> Task statement
Look through the data below and say how many of its lines contain "frame", adding nothing else.

> Source material
********
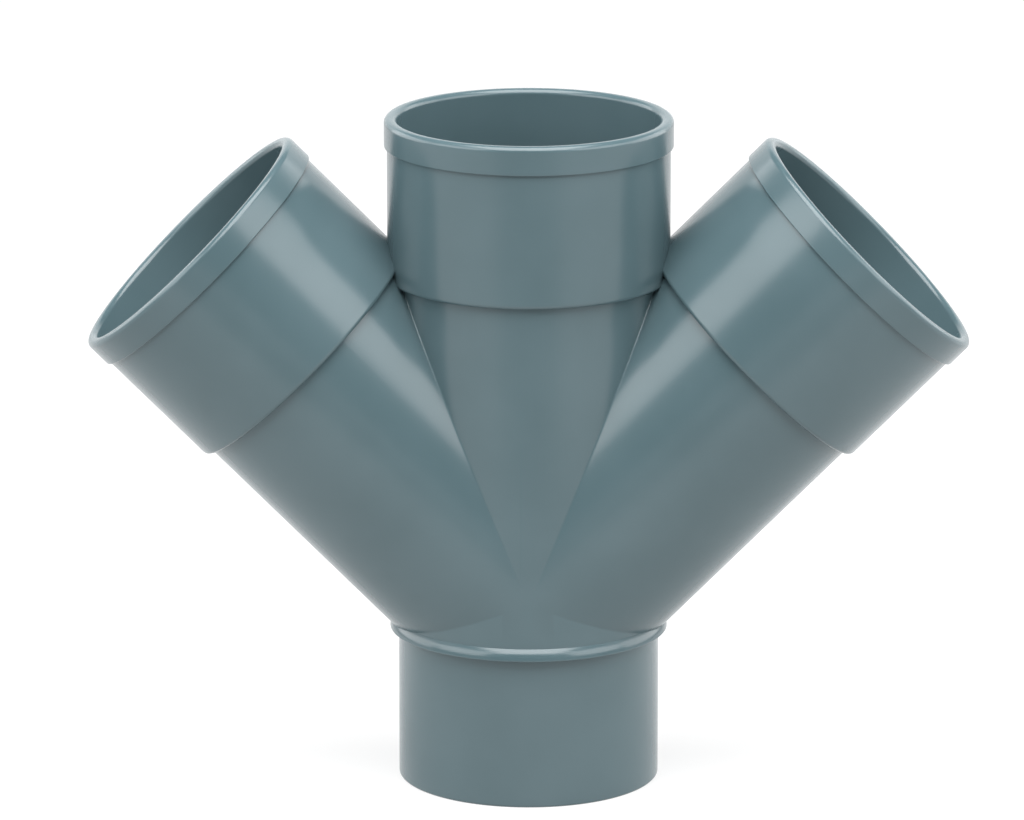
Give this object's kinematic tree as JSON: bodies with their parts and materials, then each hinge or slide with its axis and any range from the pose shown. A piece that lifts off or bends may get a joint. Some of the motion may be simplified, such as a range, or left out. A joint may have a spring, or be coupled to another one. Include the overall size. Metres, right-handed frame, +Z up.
{
  "type": "double wye",
  "caption": "Moulded plastic double wye for drain pipe: a straight run with a spigot below, a socket on top and two opposite 45 degree branches that end in sockets.",
  "frame": {"origin": "middle of the spigot's end face, where the fitting stands", "axes": "+Z up the run to the top socket, +X to the right branch, -Y to the front"},
  "size_m": [0.2524, 0.0826, 0.1941],
  "materials": {
    "grey_pvc": "satin grey-blue moulded plastic"
  },
  "bodies": {
    "root": {"double_wye": "grey_pvc"}
  },
  "joints": []
}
********
> Reply
2